Re: [H] Odd problem with hard drive

2010-01-13 Thread Rick Glazier

Have you checked the drive for any un-allocated space?

It is real easy to copy a drive over to a big drive and have
it come out smaller (the old size) on the new drive.
That happens EASY (unless you prevent it) while doing a partition only
Image and Restore.

(I came in late, but I read the last two messages in the thread.)

Rick Glazier

- Original Message - 
From: Thane Sherrington th...@computerconnectionltd.com

To: hardware@hardwaregroup.com
Sent: Wednesday, January 13, 2010 2:16 PM
Subject: Re: [H] Odd problem with hard drive



At 03:03 PM 1/13/2010, Tim Lider wrote:

Is the computer you cloned it from able to access the data on the computer?
If so, then it could be the dell does not recognize the 160GB hard drive
correctly.
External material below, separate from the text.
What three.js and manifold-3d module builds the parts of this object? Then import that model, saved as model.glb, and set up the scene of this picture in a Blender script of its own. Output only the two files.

I have seen this many times on Legacy machines that do not have
LBA32 or higher drive mapping.


This is a fairly recent computer so it should be able to see larger 
drives.  And when I move the hard drive back from the Dell to the 
cloning system, the BIOS on the cloning system also states that the 
drive is 98.5GB.  Western Digital morons told that Acronis had 
cloned the size of the drive from the source drive but of course 
that's a load of crap, and when I rebooted after cloning, the drive 
reported its size normally.  So for some reason, installing the drive 
in the Dell overwrites the firmware in the drive and sets the size to 
98.5GB.  I've yet to find a way to flash the firmware on the WD drive.



Also, were there any bad sectors on the drive during the clone? If so, this
is probably why the drive is BSOD'ing.


There were, but Acronis copied without complaint.